Além disso, os escolásticos de Salamanca, incluindo Tomás de Mercado, defenderam que os preços deveriam ser estabelecidos livremente pelo mercado, sem interferência do Estado ou da Igreja. Mercado escreveu que "os preços variam conforme a abundância e a escassez dos bens, e não por decreto real". Esta é uma defesa clara da livre concorrência, um princípio central do pensamento libertário e austríaco.

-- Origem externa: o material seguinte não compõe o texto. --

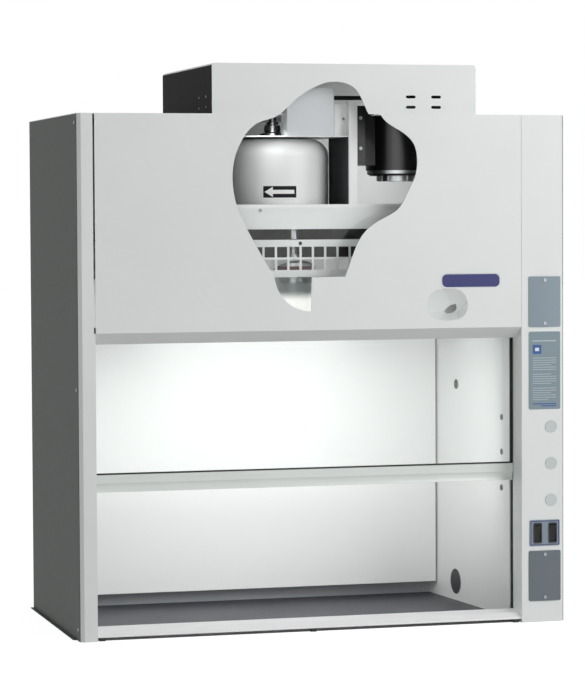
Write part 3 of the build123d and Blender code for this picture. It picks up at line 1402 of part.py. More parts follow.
for z, name in ((TOP_PULLEY_Z, "top_pulleys"), (LOW_PULLEY_Z, "low_pulleys")):
    with BuildPart() as pulleys:
        for side in (-1, 1):
            add(sash_pulley(side, z))
    finish(name, pulleys)

with BuildPart() as pulley_pins:
    for side in (-1, 1):
        near = OPEN_RIGHT if side > 0 else OPEN_LEFT
        outer = near + side * (TRACK_REACH + PLATE)
        inner = BELT_X[side] - side * (PULLEY_CORE / 2 + RIM_WIDTH + PIN_GAP)
        for z in (TOP_PULLEY_Z, LOW_PULLEY_Z):
            with BuildSketch(Plane.YZ.offset(outer)):
                with Locations((JAMB_BACK + PLATE_INSET, z)):
                    length = SASH_PULLEY_Y + PLATE_REACH - JAMB_BACK - PLATE_INSET
                    Rectangle(length, 2 * PLATE_HALF, align=(Align.MIN, Align.CENTER))
            extrude(amount=-side * PLATE)
            with BuildSketch(Plane.YZ.offset(outer)):
                with Locations((SASH_PULLEY_Y, z)):
                    Circle(PIN_RADIUS)
            extrude(amount=inner - outer)
            with BuildSketch(Plane.YZ.offset(inner)):
                with Locations((SASH_PULLEY_Y, z)):
                    Circle(PIN_HEAD)
            extrude(amount=-side * RIM_WIDTH)
finish("pulley_pins", pulley_pins)

# Counterweights hung on the rear strand of each belt
WEIGHT_REST = WEIGHT_LOW + SASH_UP
WEIGHT_FRONT = REAR_STRAND_Y - 11.0
WEIGHT_SHIFT = 3.0

for side, name in ((-1, "left_weight"), (1, "right_weight")):
    with BuildPart() as weight:
        with BuildSketch(Plane.XY.offset(WEIGHT_REST)):
            with Locations((BELT_X[side] + side * WEIGHT_SHIFT, WEIGHT_FRONT + WEIGHT_DEPTH / 2)):
                Rectangle(WEIGHT_WIDTH, WEIGHT_DEPTH)
            groove = REAR_STRAND_Y + SASH_BELT + FIT - WEIGHT_FRONT
            with Locations((BELT_X[side], WEIGHT_FRONT + groove / 2)):
                Rectangle(SASH_BELT_WIDTH + 2 * FIT, groove, mode=Mode.SUBTRACT)
        extrude(amount=WEIGHT_HEIGHT)
        chamfer(weight.edges().filter_by(Axis.Z).group_by(Axis.Y)[-1], 3.0)
    finish(name, weight)

# Blank covers on the right post
COVER_EDGE = 1.2
COVER_BOW = 3.0
COVER_CORNER = 4.0

with BuildPart() as cover_plates:
    for x, z in COVER_PLACES:
        with BuildSketch(Plane.XY.offset(z - COVER_HEIGHT / 2)):
            with BuildLine():
                ThreePointArc(
                    (x - COVER_WIDTH / 2, FRONT - COVER_EDGE),
                    (x, FRONT - COVER_BOW),
                    (x + COVER_WIDTH / 2, FRONT - COVER_EDGE),
                )
                Polyline(
                    (x + COVER_WIDTH / 2, FRONT - COVER_EDGE),
                    (x + COVER_WIDTH / 2, FRONT),
                    (x - COVER_WIDTH / 2, FRONT),
                    (x - COVER_WIDTH / 2, FRONT - COVER_EDGE),
                )
            make_face()
        extrude(amount=COVER_HEIGHT)
    fillet(cover_plates.edges().filter_by(Axis.Y), COVER_CORNER)
    with BuildSketch(front_plane(0)):
        with Locations(*cover_screw_points()):
            Circle(SCREW_RADIUS + FIT)
    extrude(amount=FACE_PROUD, mode=Mode.SUBTRACT)
finish("cover_plates", cover_plates)

# Switch plate
BODY_WIDTH = BEZEL_WIDTH - 4.0
BODY_TALL = BEZEL_HEIGHT - 5.0

with BuildPart() as switch_plate:
    with BuildSketch(front_plane(0)):
        with Locations((COVER_X, SWITCH_Z)):
            RectangleRounded(SWITCH_WIDTH, SWITCH_HEIGHT, 4.0)
        with Locations(*[(x, SWITCH_Z) for x in ROCKER_X]):
            Rectangle(BODY_WIDTH + 2 * FIT, BODY_TALL + 2 * FIT, mode=Mode.SUBTRACT)
    extrude(amount=COVER_THICK)
finish("switch_plate", switch_plate)

# Rocker switches
SWITCH_DEPTH = 22.0
POCKET_WIDTH = ROCKER_WIDTH + 0.6
POCKET_HALF = ROCKER_RADIUS + 0.5
POCKET_DEPTH = 7.0
STUB_RADIUS = 1.5
STUB_REACH = 0.9
RIDGE = 3.0
ROCKER_EDGE = 4.5
ROCKER_BACK = 2.0
TIP_REACH = math.sqrt(ROCKER_RADIUS**2 - ROCKER_EDGE**2)
TIP_RISE = ROCKER_EDGE * math.cos(math.radians(ROCKER_TILT)) + TIP_REACH * math.sin(math.radians(ROCKER_TILT))
PIVOT_Y = FRONT - FACE_PROUD + TIP_RISE

with BuildPart() as switch_bodies:
    with BuildSketch(front_plane(-COVER_THICK)):
        with Locations(*[(x, SWITCH_Z) for x in ROCKER_X]):
            RectangleRounded(BEZEL_WIDTH, BEZEL_HEIGHT, 3.0)
    extrude(amount=BEZEL_PROUD)
    with BuildSketch(front_plane(-COVER_THICK)):
        with Locations(*[(x, SWITCH_Z) for x in ROCKER_X]):
            Rectangle(BODY_WIDTH, BODY_TALL)
    extrude(amount=-COVER_THICK - SWITCH_DEPTH)
    with BuildSketch(front_plane(-COVER_THICK - BEZEL_PROUD)):
        with Locations(*[(x, SWITCH_Z) for x in ROCKER_X]):
            Rectangle(POCKET_WIDTH, 2 * POCKET_HALF)
    extrude(amount=-COVER_THICK - BEZEL_PROUD - POCKET_DEPTH, mode=Mode.SUBTRACT)
    for x in ROCKER_X:
        with BuildSketch(Plane.YZ.offset(x - POCKET_WIDTH / 2 - STUB_REACH)):
            with Locations((PIVOT_Y, SWITCH_Z)):
                Circle(STUB_RADIUS + SHAFT_PLAY)
        extrude(amount=POCKET_WIDTH + 2 * STUB_REACH, mode=Mode.SUBTRACT)
finish("switch_bodies", switch_bodies)


def rocker_corner(out, along):
    """Corner of a rocker, tilted to its rest position: out to the front, along upwards."""
    tilt = math.radians(ROCKER_TILT)
    proud = out * math.cos(tilt) + along * math.sin(tilt)
    rise = along * math.cos(tilt) - out * math.sin(tilt)
    return (PIVOT_Y - proud, SWITCH_Z + rise)


for x, name in zip(ROCKER_X, ("left_rocker", "right_rocker")):
    with BuildPart() as rocker:
        with BuildSketch(Plane.YZ.offset(x - ROCKER_WIDTH / 2)):
            with BuildLine():
                Polyline(
                    rocker_corner(ROCKER_EDGE, -TIP_REACH),
                    rocker_corner(RIDGE, 0),
                    rocker_corner(ROCKER_EDGE, TIP_REACH),
                    rocker_corner(-ROCKER_BACK, TIP_REACH),
                    rocker_corner(-ROCKER_BACK, -TIP_REACH),
                    close=True,
                )
            make_face()
        extrude(amount=ROCKER_WIDTH)
        with BuildSketch(Plane.YZ.offset(x - ROCKER_WIDTH / 2 - STUB_REACH)):
            with Locations((PIVOT_Y, SWITCH_Z)):
                Circle(STUB_RADIUS)
        extrude(amount=ROCKER_WIDTH + 2 * STUB_REACH)
    finish(name, rocker)

# Plugs in the spare ports of the lining and the post
CAP_THICK = 1.2
CAP_STUB = 4.0

with BuildPart() as blanking_plugs:
    with BuildSketch(front_plane(0)):
        with Locations(*[(CAP_X, z) for z in CAP_Z]):
            Circle(CAP_RADIUS)
    extrude(amount=CAP_THICK)
    with BuildSketch(front_plane(0)):
        with Locations(*[(CAP_X, z) for z in CAP_Z]):
            Circle(CAP_HOLE - FIT)
    extrude(amount=-CAP_STUB)
    for depth, z, radius in PORTS:
        with BuildSketch(wall_plane(1, FRONT + depth, z)):
            Circle(radius)
        extrude(amount=PLUG_FLANGE)
        with BuildSketch(wall_plane(1, FRONT + depth, z)):
            Circle(radius - PORT_LIP - FIT)
        extrude(amount=-LINER)
finish("blanking_plugs", blanking_plugs)

# Screws, each head seated on the sheet that it holds
def screw(x, y, z, way):
    """Pan head screw seated at a place, its head looking along way."""
    seat = Plane((x, y, z), z_dir=way)
    with BuildPart(mode=Mode.PRIVATE) as piece:
        with BuildSketch(seat):
            Circle(HEAD_RADIUS)
        extrude(amount=HEAD_HEIGHT)
        with BuildSketch(seat):
            Circle(SCREW_RADIUS)
        extrude(amount=-SCREW_LENGTH)
    return piece.part


with BuildPart() as screws:
    for side in (-1, 1):
        for y, z in SIDE_SCREWS:
            add(screw(side * WIDTH / 2, y, z, (side, 0, 0)))
    for x, z in REAR_SCREWS:
        add(screw(x, BACK, z, (0, 1, 0)))
    for x, z in cover_screw_points():
        add(screw(x, FRONT - COVER_BOW, z, (0, -1, 0)))
    for x in BEAM_SCREW_X:
        add(screw(x, MECH_FRONT, BEAM_TOP - BEAM_SCREW_DROP, (0, -1, 0)))
    for rise in BRACKET_SCREW_RISE:
        add(screw(BRACKET_SCREW_X, MECH_FRONT + UPRIGHT_DEPTH, BRACKET_BOTTOM + rise, (0, -1, 0)))
finish("screws", screws)
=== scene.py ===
import math

import bmesh
import bpy
from mathutils import Matrix, Vector


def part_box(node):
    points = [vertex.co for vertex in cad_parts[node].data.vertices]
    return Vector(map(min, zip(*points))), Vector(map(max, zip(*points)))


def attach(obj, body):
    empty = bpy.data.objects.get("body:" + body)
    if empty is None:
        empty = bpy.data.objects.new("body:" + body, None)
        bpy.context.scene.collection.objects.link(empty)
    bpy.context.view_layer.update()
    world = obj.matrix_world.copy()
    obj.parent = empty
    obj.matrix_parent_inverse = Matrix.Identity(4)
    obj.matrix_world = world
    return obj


bl_info = {
    "name": "Bench Fume Hood Dressing",
    "version": (1, 0, 0),
    "blender": (4, 5, 0),
    "location": "3D View > Sidebar > Fume Hood",
    "description": "Finishes and small pieces for a benchtop fume hood built on its CAD frame",
    "category": "Object",
}

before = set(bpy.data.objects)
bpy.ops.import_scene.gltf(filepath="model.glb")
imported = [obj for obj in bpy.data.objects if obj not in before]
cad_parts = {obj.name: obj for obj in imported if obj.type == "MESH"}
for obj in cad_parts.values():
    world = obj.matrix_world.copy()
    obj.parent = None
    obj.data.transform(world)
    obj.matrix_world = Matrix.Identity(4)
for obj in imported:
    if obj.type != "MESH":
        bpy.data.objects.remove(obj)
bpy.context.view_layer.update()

# Places read from the frame, in metres
FACE_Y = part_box("left_post")[0].y
OPEN_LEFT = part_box("left_post")[1].x
OPEN_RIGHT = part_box("right_post")[0].x
BAFFLE_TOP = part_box("rear_baffle")[1].z
COVER_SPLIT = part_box("switch_plate")[0].z

# The blower's drum and the arrow on it
DRUM_RADIUS = 0.135
DRUM_AXIS = (-0.066, FACE_Y + 0.240)
DRUM_SINK = 0.0002
ARROW_MIDDLE = math.radians(-7.65)
ARROW_RISE = 1.04315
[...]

Outro ponto relevante foi a defesa de que as taxas de juro deveriam ser estipuladas pelo mercado e não por imposições externas. Muitos dos escolásticos refutaram a ideia de que cobrar juros era sempre um pecado, explicando que, num mercado livre, o juro representa o preço do dinheiro no tempo. Isto antecipou as teorias modernas sobre o papel dos juros na economia e a crítica à manipulação estatal das taxas.
Conclusão
É inegável que os escolásticos de Salamanca lançaram as bases para muitos dos princípios que hoje estruturam o pensamento libertário e a Escola Austríaca de Economia. A defesa da propriedade privada, da soberania individual, da resistência ao poder tirânico, do livre mercado e da estabilidade monetária são ideias que estes pensadores defenderam com grande antecedência.
Ignorar ou tentar negar esta influência é um erro, seja por ignorância ou por preconceito ideológico. O pensamento libertário não nasceu no século XX, nem é um exclusivo de economistas modernos. A sua raiz está, em grande parte, na Escolástica de Salamanca—e isso é um facto histórico que ninguém pode apagar.